━━━ Dataset excerpt ━━━
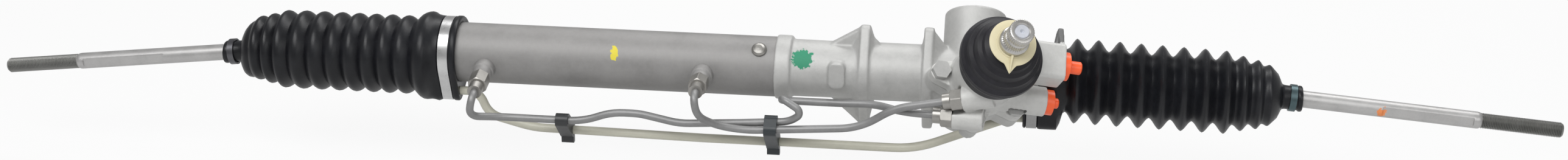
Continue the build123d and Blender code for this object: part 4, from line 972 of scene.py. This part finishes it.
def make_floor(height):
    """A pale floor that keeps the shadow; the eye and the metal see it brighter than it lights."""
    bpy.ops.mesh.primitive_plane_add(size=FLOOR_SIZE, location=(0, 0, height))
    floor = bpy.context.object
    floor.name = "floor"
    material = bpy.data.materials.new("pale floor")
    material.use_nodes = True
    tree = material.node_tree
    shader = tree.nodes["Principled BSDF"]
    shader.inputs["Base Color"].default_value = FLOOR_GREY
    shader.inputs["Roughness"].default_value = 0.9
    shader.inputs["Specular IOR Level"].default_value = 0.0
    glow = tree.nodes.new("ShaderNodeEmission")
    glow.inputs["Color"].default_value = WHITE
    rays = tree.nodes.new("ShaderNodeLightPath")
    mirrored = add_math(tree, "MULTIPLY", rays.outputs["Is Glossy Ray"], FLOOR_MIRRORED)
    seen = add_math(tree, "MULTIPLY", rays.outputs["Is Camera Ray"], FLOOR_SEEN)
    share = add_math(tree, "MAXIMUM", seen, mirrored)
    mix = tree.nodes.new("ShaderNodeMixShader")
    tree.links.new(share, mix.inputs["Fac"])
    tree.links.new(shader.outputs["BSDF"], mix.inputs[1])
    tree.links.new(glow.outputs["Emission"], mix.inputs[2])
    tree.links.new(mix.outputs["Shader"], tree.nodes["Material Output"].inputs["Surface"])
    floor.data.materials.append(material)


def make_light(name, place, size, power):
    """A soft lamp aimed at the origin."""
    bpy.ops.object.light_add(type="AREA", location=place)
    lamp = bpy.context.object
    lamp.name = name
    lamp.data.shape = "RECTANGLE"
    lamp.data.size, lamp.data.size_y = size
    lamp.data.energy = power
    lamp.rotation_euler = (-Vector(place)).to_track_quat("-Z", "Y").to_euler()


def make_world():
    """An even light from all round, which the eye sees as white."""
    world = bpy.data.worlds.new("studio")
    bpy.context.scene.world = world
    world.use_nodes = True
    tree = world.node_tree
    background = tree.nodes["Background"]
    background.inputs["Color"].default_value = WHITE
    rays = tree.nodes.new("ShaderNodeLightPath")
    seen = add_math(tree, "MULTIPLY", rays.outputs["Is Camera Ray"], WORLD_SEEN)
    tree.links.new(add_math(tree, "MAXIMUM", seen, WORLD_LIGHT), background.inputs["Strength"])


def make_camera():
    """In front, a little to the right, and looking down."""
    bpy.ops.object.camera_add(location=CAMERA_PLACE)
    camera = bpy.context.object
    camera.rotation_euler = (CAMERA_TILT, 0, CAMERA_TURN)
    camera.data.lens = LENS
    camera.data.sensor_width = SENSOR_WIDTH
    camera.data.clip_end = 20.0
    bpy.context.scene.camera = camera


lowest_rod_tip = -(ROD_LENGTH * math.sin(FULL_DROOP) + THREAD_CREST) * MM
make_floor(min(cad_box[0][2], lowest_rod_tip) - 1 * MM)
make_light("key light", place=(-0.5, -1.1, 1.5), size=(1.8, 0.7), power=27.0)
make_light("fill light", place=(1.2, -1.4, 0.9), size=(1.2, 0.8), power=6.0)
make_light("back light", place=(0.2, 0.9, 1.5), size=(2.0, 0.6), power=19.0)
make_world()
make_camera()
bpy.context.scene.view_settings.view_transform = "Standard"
━━━
=== Exercise instructions ===
From the material above, copy each line that includes the word "scene".

=== Solved exercise ===
Continue the build123d and Blender code for this object: part 4, from line 972 of scene.py. This part finishes it.
    bpy.context.scene.world = world
    bpy.context.scene.camera = camera
bpy.context.scene.view_settings.view_transform = "Standard"